Publication of The Rejection of Complaints

The European Commission will publish all decisions that reject a complaint, not just those of “general interest”. The Commission may, however, decide whether to publish its entire decision or just a summary. This might become an important element to be taken into account by companies that consider complaining about another company.

Analysis of Economic Evidence

The paper on economic evidence describes the standards that analyses of economic evidence should observe, in particular with respect to how the relevant questions should be formulated, how to check the relevance and reliability of the data submitted, the criteria for selecting the empirical methodology used in the submission, and guidance on how the results should be reported and interpreted.
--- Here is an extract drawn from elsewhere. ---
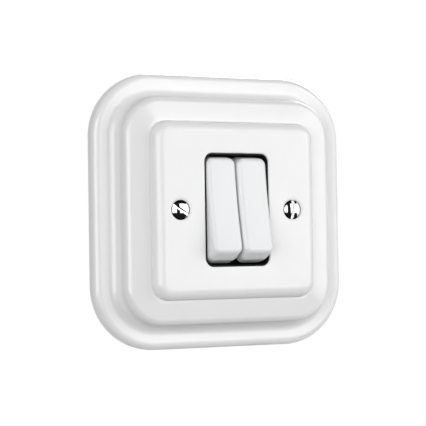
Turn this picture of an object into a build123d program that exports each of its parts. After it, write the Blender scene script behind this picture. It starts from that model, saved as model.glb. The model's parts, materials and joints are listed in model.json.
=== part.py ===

It is recommended that the parties consult the European Commission at an early stage to discuss the types of empirical analyses that they may consider undertaking and the most suitable checks to be applied.

Outlook

The best practice guidelines offer no revolutionary changes. They simply introduce some new elements that may be beneficial for undertakings under investigation by the European Commission, if handled carefully and in the right way. Their real impact will depend largely on the European Commission’s future practice. As mentioned above, one particular caveat relates to the opportunity to discuss the parameters for the calculation of the fines earlier in the proceedings: early fine discussions could be considered as an admission of an infringement of the European antitrust law, so companies will need to approach such discussions armed with solid legal advice.

The main value of the guidelines is that they provide a clearer and more coherent set of rules on which undertakings and their legal and economic counsel can rely. Together with the provisions for enhanced transparency and opportunities for discussions, it is to be hoped that the guidelines will reduce the need for appeals to the GC.